Repeat every line, exactly, from the very first through the one where "to its middle." appears. Add nothing else.

• _Stored data_:
....
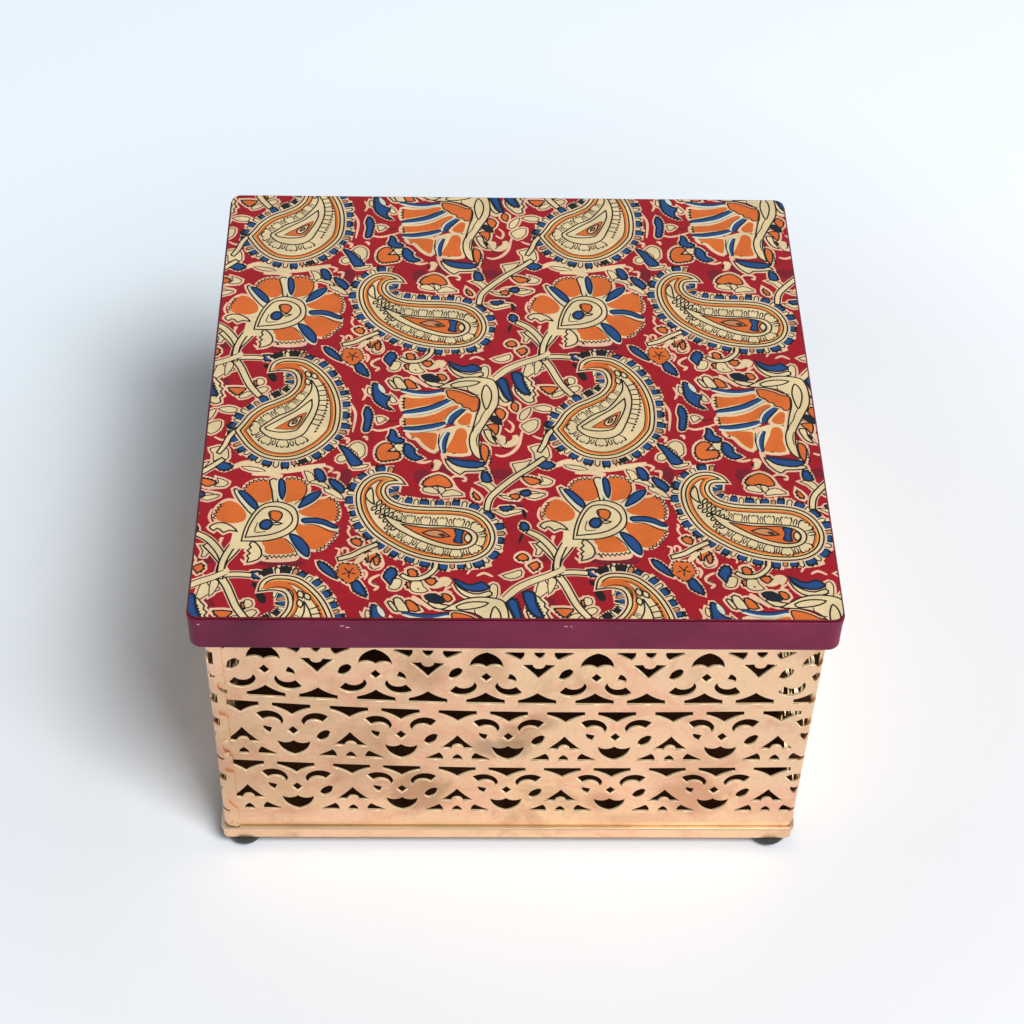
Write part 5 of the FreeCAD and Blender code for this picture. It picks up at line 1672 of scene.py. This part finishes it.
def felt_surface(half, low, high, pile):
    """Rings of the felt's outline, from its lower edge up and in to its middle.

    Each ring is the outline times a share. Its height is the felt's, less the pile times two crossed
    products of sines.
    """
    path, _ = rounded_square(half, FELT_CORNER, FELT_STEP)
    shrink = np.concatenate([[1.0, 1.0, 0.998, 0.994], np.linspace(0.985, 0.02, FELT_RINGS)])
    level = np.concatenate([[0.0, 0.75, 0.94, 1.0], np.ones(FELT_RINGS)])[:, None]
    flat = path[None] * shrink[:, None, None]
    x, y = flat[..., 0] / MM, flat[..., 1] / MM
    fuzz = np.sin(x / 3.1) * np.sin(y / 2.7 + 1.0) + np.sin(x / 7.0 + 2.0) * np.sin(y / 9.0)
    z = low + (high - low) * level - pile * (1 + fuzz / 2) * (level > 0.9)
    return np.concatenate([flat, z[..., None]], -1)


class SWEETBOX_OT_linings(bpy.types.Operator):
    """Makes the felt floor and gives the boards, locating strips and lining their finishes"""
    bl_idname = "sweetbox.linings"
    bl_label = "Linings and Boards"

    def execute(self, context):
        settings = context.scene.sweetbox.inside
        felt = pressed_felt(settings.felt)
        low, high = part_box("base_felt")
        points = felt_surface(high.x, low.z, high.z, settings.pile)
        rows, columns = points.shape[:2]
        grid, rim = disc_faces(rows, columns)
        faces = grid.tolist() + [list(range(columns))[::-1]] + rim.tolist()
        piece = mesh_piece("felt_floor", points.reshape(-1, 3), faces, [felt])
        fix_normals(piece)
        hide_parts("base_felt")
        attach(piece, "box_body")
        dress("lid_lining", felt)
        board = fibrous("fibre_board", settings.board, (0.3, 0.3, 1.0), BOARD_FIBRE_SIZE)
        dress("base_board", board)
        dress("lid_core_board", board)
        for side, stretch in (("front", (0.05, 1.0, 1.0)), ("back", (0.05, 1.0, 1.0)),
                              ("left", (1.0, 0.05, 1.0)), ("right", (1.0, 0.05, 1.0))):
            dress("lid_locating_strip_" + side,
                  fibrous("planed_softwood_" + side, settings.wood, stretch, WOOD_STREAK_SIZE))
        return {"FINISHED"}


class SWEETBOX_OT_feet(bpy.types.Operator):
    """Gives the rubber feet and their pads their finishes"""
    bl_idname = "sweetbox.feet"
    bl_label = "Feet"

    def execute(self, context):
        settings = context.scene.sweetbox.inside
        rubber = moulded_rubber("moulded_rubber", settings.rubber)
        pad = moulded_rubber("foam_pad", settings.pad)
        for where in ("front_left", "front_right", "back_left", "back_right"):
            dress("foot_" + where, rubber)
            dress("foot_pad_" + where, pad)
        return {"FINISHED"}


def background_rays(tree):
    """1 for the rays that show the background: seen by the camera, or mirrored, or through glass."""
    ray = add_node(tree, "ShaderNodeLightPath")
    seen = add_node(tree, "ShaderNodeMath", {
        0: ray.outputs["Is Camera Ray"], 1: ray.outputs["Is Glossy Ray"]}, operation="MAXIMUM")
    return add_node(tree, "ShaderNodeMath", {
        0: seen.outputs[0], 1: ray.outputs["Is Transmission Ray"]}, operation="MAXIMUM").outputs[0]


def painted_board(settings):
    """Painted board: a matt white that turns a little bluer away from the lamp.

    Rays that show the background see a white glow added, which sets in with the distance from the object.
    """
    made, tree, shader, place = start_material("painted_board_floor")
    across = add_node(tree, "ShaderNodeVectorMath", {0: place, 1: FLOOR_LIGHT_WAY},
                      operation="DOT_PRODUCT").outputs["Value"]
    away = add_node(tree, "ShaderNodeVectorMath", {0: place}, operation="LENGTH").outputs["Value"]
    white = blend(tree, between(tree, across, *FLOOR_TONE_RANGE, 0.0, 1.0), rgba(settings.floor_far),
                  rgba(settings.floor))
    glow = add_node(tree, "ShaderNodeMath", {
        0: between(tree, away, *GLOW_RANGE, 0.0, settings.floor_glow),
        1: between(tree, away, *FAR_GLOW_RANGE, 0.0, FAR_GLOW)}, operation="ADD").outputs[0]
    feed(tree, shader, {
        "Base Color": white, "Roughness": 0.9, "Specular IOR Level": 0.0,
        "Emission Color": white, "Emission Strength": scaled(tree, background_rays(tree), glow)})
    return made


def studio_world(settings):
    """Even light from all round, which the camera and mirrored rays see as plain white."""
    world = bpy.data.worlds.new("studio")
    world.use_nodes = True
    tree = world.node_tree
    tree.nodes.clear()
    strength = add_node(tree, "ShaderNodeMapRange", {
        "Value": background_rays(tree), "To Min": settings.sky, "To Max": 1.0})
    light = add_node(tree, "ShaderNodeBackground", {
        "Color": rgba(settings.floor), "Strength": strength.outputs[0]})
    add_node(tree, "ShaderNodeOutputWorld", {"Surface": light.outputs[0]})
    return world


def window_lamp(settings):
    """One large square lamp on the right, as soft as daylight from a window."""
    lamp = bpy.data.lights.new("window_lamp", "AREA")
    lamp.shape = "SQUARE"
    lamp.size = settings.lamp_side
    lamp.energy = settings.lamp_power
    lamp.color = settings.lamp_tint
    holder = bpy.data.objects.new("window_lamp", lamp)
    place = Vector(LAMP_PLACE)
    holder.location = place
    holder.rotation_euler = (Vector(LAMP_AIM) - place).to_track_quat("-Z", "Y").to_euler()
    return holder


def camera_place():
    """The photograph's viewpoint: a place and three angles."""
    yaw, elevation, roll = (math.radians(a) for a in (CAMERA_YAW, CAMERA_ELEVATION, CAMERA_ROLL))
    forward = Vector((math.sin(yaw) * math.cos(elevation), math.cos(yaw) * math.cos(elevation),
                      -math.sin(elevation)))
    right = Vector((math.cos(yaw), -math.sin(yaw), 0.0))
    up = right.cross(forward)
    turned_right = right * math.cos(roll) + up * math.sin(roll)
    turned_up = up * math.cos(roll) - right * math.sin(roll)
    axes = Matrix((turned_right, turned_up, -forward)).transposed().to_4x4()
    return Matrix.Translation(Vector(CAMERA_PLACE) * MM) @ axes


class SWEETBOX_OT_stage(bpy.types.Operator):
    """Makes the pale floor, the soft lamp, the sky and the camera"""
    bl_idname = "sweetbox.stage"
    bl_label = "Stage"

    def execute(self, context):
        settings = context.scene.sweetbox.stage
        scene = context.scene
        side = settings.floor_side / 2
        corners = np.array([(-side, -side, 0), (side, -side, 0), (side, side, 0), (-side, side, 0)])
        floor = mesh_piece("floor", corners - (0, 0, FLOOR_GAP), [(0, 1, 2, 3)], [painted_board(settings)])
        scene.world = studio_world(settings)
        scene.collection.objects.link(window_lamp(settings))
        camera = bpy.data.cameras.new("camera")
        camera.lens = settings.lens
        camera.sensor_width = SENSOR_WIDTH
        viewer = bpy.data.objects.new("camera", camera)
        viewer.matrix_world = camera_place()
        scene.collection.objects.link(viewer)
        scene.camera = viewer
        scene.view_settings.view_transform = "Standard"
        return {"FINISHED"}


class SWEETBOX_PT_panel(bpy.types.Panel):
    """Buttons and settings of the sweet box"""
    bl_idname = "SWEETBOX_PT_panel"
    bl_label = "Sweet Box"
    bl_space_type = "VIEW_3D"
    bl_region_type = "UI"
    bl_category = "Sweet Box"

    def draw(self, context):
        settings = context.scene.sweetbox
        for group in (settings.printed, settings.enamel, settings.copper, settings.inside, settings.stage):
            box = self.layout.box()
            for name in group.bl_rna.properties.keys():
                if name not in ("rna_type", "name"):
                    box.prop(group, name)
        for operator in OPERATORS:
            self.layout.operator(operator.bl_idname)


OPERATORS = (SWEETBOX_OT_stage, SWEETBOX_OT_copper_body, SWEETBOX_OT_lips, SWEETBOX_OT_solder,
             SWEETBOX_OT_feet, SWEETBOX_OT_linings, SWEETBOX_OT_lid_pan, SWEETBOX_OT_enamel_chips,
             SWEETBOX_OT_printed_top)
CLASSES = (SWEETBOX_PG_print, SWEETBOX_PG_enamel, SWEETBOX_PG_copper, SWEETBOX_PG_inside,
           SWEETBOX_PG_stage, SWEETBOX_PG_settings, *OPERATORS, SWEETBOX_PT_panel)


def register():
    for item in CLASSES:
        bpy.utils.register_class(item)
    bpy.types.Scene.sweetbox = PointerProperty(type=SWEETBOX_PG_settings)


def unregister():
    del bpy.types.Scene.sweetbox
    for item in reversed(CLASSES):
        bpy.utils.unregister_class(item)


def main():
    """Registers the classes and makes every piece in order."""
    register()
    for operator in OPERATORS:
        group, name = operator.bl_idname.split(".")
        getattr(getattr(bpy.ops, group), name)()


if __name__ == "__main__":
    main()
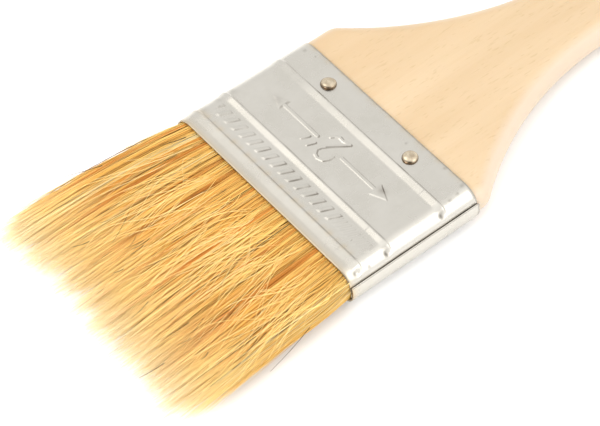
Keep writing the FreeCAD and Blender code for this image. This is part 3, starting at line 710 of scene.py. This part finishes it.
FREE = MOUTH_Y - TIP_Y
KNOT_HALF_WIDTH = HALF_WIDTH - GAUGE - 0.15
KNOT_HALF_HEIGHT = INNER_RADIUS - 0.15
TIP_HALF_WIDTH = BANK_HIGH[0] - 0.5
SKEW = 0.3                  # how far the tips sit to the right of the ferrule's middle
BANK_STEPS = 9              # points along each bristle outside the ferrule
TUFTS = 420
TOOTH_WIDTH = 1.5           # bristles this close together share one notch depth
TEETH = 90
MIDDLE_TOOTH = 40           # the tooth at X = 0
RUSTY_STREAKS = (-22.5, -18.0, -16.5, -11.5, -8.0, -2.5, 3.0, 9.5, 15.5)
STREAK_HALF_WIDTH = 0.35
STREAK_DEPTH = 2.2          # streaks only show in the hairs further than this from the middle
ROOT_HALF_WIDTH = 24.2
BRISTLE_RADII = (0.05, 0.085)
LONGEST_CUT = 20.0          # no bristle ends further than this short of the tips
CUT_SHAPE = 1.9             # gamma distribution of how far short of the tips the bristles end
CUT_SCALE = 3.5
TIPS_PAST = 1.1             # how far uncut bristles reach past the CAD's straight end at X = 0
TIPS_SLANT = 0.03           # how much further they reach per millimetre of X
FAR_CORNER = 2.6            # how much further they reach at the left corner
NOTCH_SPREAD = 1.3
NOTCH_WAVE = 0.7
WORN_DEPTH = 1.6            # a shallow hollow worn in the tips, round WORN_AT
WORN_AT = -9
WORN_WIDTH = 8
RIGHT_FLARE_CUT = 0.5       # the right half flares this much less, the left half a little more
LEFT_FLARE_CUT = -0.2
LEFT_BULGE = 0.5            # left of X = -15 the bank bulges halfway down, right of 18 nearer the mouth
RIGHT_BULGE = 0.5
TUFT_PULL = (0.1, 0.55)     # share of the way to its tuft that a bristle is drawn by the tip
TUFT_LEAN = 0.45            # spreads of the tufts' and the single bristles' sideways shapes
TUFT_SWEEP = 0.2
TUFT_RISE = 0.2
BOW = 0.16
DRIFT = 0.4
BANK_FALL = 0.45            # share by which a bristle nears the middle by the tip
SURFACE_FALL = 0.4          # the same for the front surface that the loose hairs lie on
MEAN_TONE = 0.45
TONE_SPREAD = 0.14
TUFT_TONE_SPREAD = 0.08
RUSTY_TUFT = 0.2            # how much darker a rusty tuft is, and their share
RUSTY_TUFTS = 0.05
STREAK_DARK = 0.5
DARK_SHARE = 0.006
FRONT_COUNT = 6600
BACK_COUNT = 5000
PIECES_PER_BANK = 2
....
• _TASK RESPONSE_:
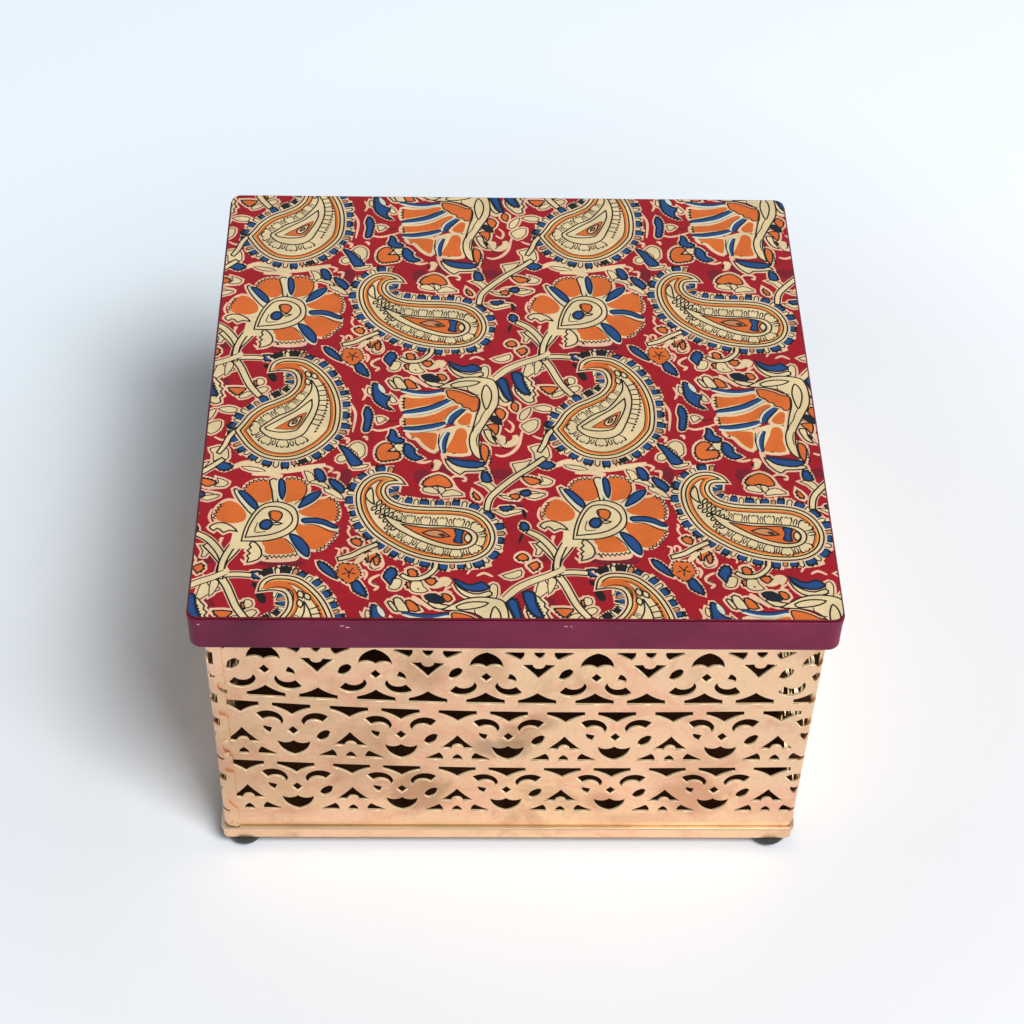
Write part 5 of the FreeCAD and Blender code for this picture. It picks up at line 1672 of scene.py. This part finishes it.
def felt_surface(half, low, high, pile):
    """Rings of the felt's outline, from its lower edge up and in to its middle.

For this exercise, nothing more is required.